Cette morale est évidemment prisonnière de son époque, Rabelais a dû tendre vers le roi et non vers les masses. Cela se ressent dans son orientation finale vers une sorte de chevalerie philosophe. Mais aussi et surtout pour nous, communistes, dans son interprétation des masses.
Celles-ci sont passives, incapables de réaliser l'histoire. C'est exactement pour cette raison que Rabelais, qui se dirige vers les masses, tombe dans le travers de présenter des gloutonneries farfelues, totalement éloignées de la compassion envers les êtres vivants caractérisant l'épicurisme.
En voici un exemple :
« Cela dit, on prépara le souper et en supplément on fit rôtir seize boeufs, trois génisses, trente-deux veaux, soixante trois chevreaux de l'été, quatre-vingt-quinze moutons, trois cents cochons de lait au beau jus de raisin, deux cent vingt perdrix, sept cents bécasses, quatre cents chapons du Lousdunois et de la Cornouaille, six mille poulets et autant de pigeons, six cents gélinottes, quatorze cents chaponneaux.
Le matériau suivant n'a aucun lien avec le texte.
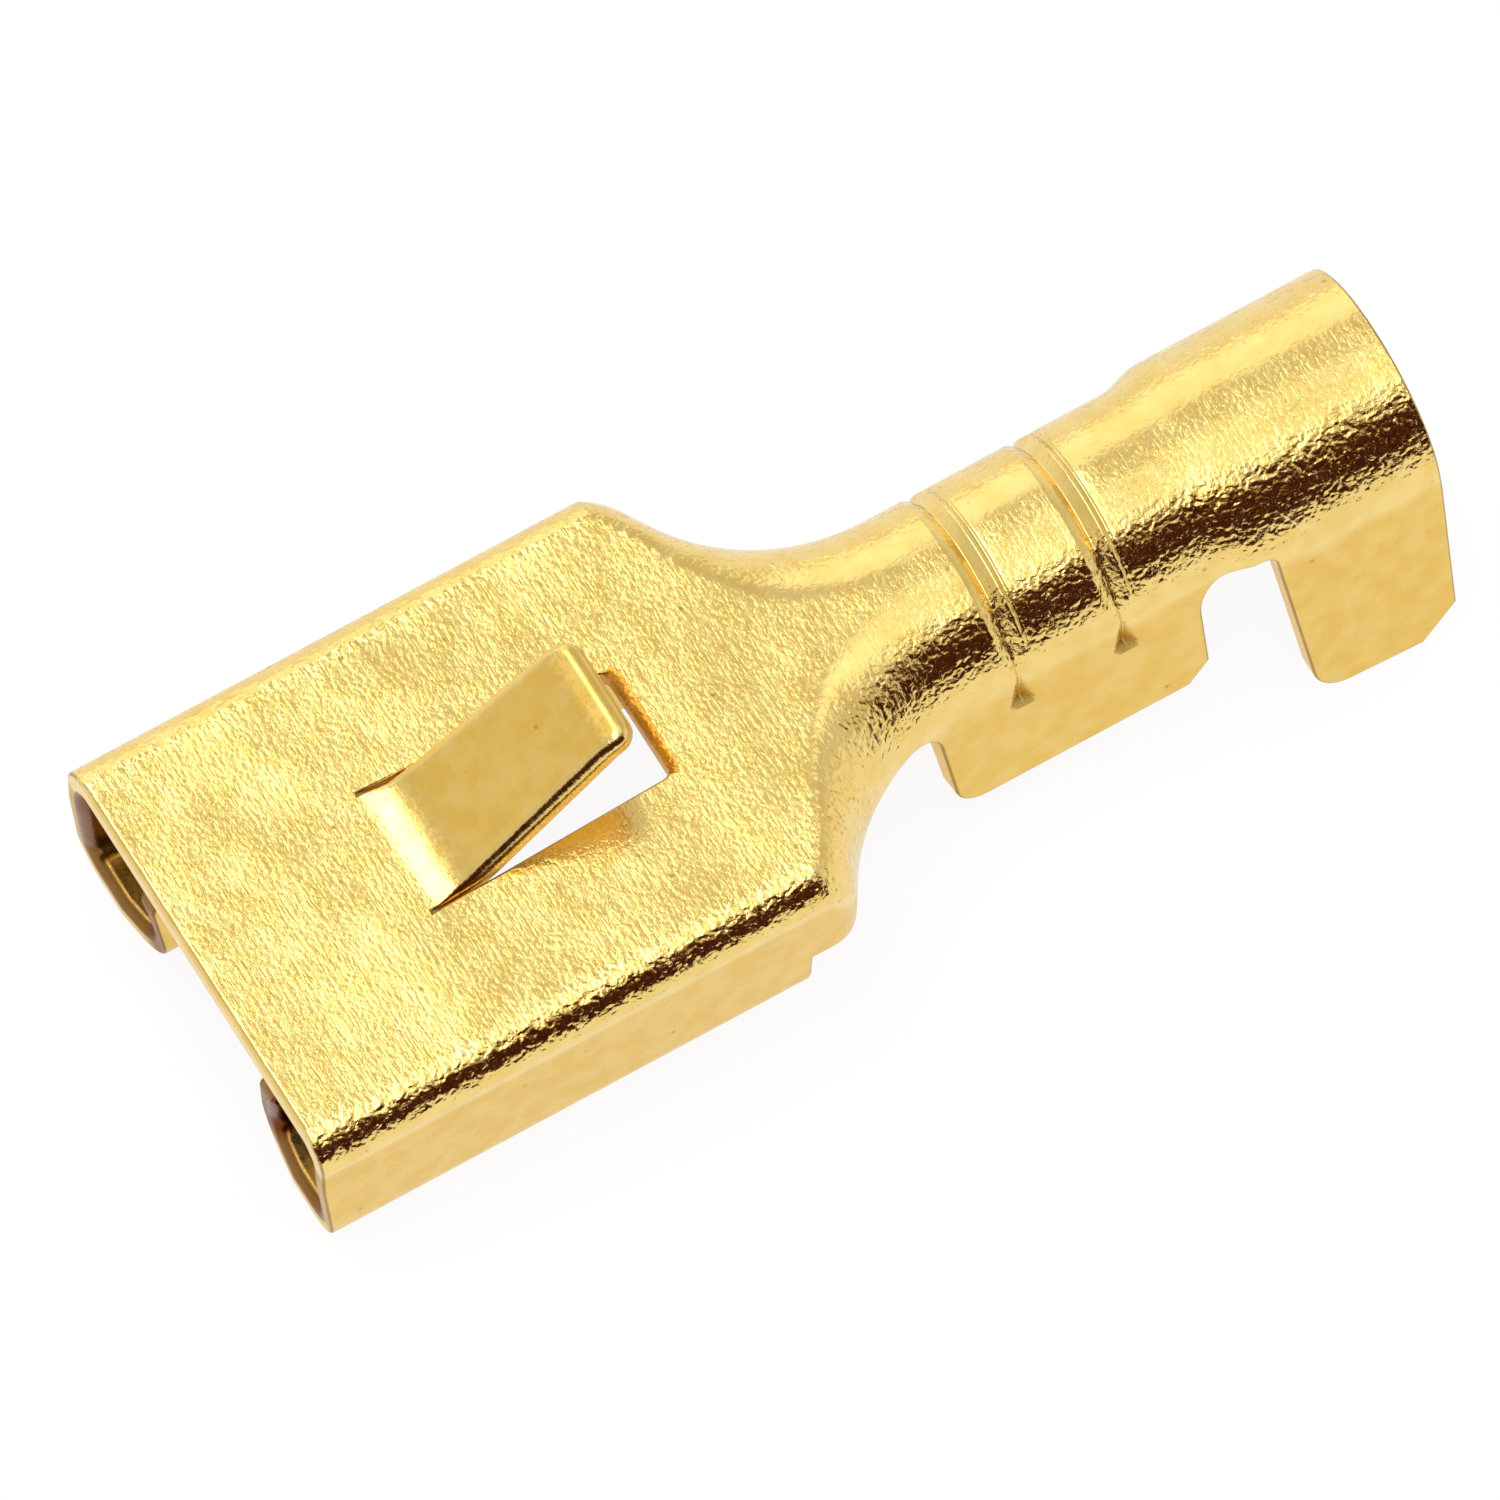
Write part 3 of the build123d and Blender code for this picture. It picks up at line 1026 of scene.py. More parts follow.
    def build(self) -> FoldedSheet:
        """Make the whole mesh in the strip's own frame.

        Returns:
            The mesh, both faces first and then the cut sides.
        """
        loops = self.loops()
        grid = self.face_points()
        points, normals, strip, mask, inner = [], [], [], [], []
        faces: list[tuple[int, ...]] = []
        starts: list[int] = []
        used = 0
        for side in Side:
            outer = side is Side.OUTER
            inset = [l + loop_normals(l) * self.edge_sizes(l, outer)[:, None] for l in loops]
            flat, triangles = self.face(inset, grid)
            depth = np.full(len(flat), 0.0 if outer else self.shape.thickness)
            placed, ways = self.place(flat, depth)
            points.append(placed)
            normals.append(side.value * ways)
            strip.append(flat)
            rim = sum(len(l) for l in loops)
            shown = 0.0 if outer else self.inner_rim
            mask.append(np.r_[np.full(rim, shown), np.zeros(len(flat) - rim)])
            inner.append(np.full(len(flat), 0.0 if outer else 1.0))
            faces += [tuple(used + i for i in t[:: side.value]) for t in triangles]
            starts.append(used)
            used += len(flat)
        face_count = len(faces)
        first = 0
        for loop in loops:
            rings, ring_normals, ring_strip = self.edge_rings(loop)
            size = len(loop)
            rows = [np.arange(starts[0] + first, starts[0] + first + size)]
            rows += [np.arange(size) + used + i * size for i in range(len(rings))]
            rows.append(np.arange(starts[1] + first, starts[1] + first + size))
            for a, b in zip(rows, rows[1:]):
                c, d = np.roll(b, -1), np.roll(a, -1)
                faces += [tuple(int(v) for v in q) for q in zip(a, b, c, d)]
            points += rings
            normals += ring_normals
            strip += ring_strip
            # Painted shade on the rounded rims: weaker on the outer rounding, full on the inner
            # one.
            broad = self.edge_sizes(loop, True) >= self.broad_from
            upper = np.where(broad, self.broad_rim, self.plain_rim)
            for i in range(len(rings)):
                mask.append(upper if i < self.edge_steps else np.ones(size))
                inner.append(np.full(size, (i + 0.5) / len(rings)))
            used += size * len(rings)
            first += size
        return FoldedSheet(
            points=np.vstack(points),
            normals=np.vstack(normals),
            faces=faces,
            strip=np.vstack(strip),
            edge=np.concatenate(mask),
            inner=np.concatenate(inner),
            face_count=face_count,
        )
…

Pour la venaison, on ne put s'en procurer aussi rapidement, à part onze sangliers qu'envoya l'abbé de Turpenay, dix huit bêtes rousses que donna le seigneur de Grandmont et aussi cent quarante faisans qu'envoya le seigneur des Essarts, plus quelques douzaines de ramiers, d'oiseaux de rivière, de sarcelles, de butors, de courlis, de pluviers, de francolins, de bernaches cravants, de chevaliers gambettes, de vanneaux, de tadornes, de spatules, de hérons, de héronneaux, de poules d'eau, d'aigrettes, de cigognes, de canepetières, de flamants orangés (ce sont des phénicoptères), de terrigoles, de dindes, avec force couscous et des potages en abondance. »
Rabelais a été un moment clef de l'histoire de France : il synthétise l'humanisme pour le remettre en les mains de François Ier, pavant la voie à l'absolutisme comme despotisme éclairé. Ce faisant, il abandonne son universalisme, ce qui amène la perte de la nature.
Les conséquences sur la culture française seront indéniablement énormes.